Navigating M&A in the supplement industry – legal specifics and deal risks

In addition to regulatory and contractual considerations, M&A transactions play an increasingly important role in the food supplement industry. The dynamic market environment, characterised by fast-moving trends, strong consumer loyalty and innovative digital sales models, makes food supplement companies attractive acquisition targets.

In recent years, several high-profile transactions have drawn attention to the sector, including both strategic mergers and private equity investments in fast-growing brands, including D2C companies. These deals often combine established product expertise with scalable e-commerce models, strong branding and direct customer access through online channels and social media communities.

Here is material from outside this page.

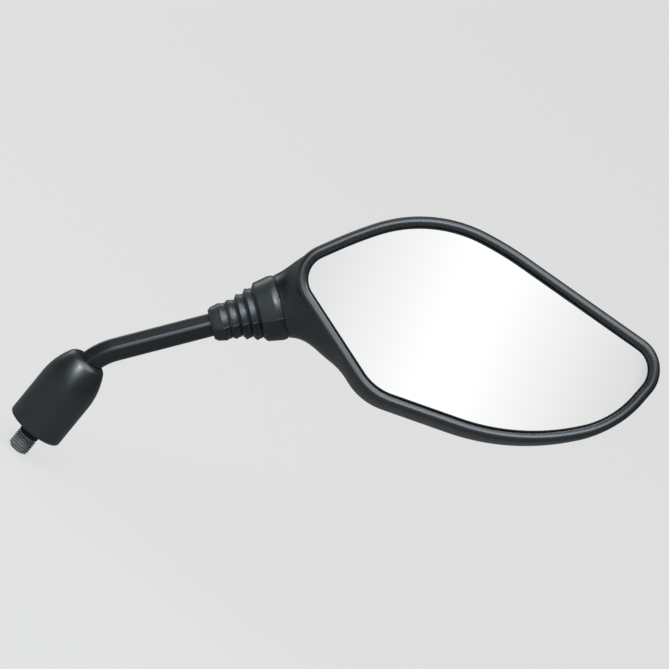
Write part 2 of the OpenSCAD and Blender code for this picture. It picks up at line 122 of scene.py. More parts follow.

From a legal perspective, these transactions pose unique challenges. Due diligence must go beyond the usual corporate and tax checks. It needs to cover regulatory compliance, product safety, advertising claims, and the validity of any IP rights, including brand, formula and recipe protection. Buyers must assess whether the target's existing product range meets EU and national requirements, especially regarding ingredient legality, proper labelling, and authorised health claims.

Where influencers or other external marketing partners are part of the value chain, contractual structures and potential liabilities must be clearly understood. This includes reviewing existing advertising agreements and ensuring that marketing content doesn’t expose the acquirer to legal risks under pharmaceutical, food and consumer protection law.

Post-closing risks must also be managed: if products are recalled due to non-compliance, or if public authorities initiate proceedings over misleading claims, the financial and reputational fallout can be significant. For this reason, specific indemnities and escrow mechanisms are frequently negotiated to mitigate risks that stem from unresolved compliance issues.

Another common issue is the legal treatment of “borderline” products that sit between food, supplements and sometimes even medical devices. Buyers must be aware that classifications (see first part of this article) may shift depending on product presentation or regulatory developments. This can directly affect the marketability of the portfolio and, in some cases, trigger the need for product relaunch or reformulation.

Moreover, food supplements often rely on a network of white-label manufacturers, fulfilment providers and logistics partners. Reviewing these supply chains is essential to understanding whether quality standards are contractually secured and whether service continuity is ensured after the transaction.

In cross-border deals, additional complexity arises from the fragmentation of national rules, especially outside the harmonized framework of EU law. Marketing strategies that are permissible in Germany may not be viable in other EU jurisdictions without adaptation. Buyers should plan for this early, especially when scaling brands internationally is part of the investment thesis.

Finally, questions of valuation and deal structure often hinge on whether revenue is tied to specific influencer personalities or niche audiences. This affects not just financial modelling, but also the legal structuring of earn-outs, founder retention mechanisms, and non-compete clauses.

M&A in the food supplement industry offers attractive opportunities – but only if the underlying legal framework is properly understood and addressed. Legal advice must be as multidisciplinary and fast-paced as the sector itself, bridging food law, contract law, IP, regulatory compliance and digital marketing. Overlooking these specifics can result in unforeseen legal and operational challenges post-closing.

 

Conclusion

The journey of food supplements from initial development to final sale to consumers is a complex one. They must comply with regulations regarding ingredients, labelling and marketing. Contracts must be drawn up that adequately reflect the interests of the parties involved. So it’s essential for manufacturers and distributors of food supplements in Germany and the EU to be fully aware of and comply with the applicable legal framework. Careful product design and transparent communication are essential to minimize liability risks and ensure market access in a market of growing economic importance.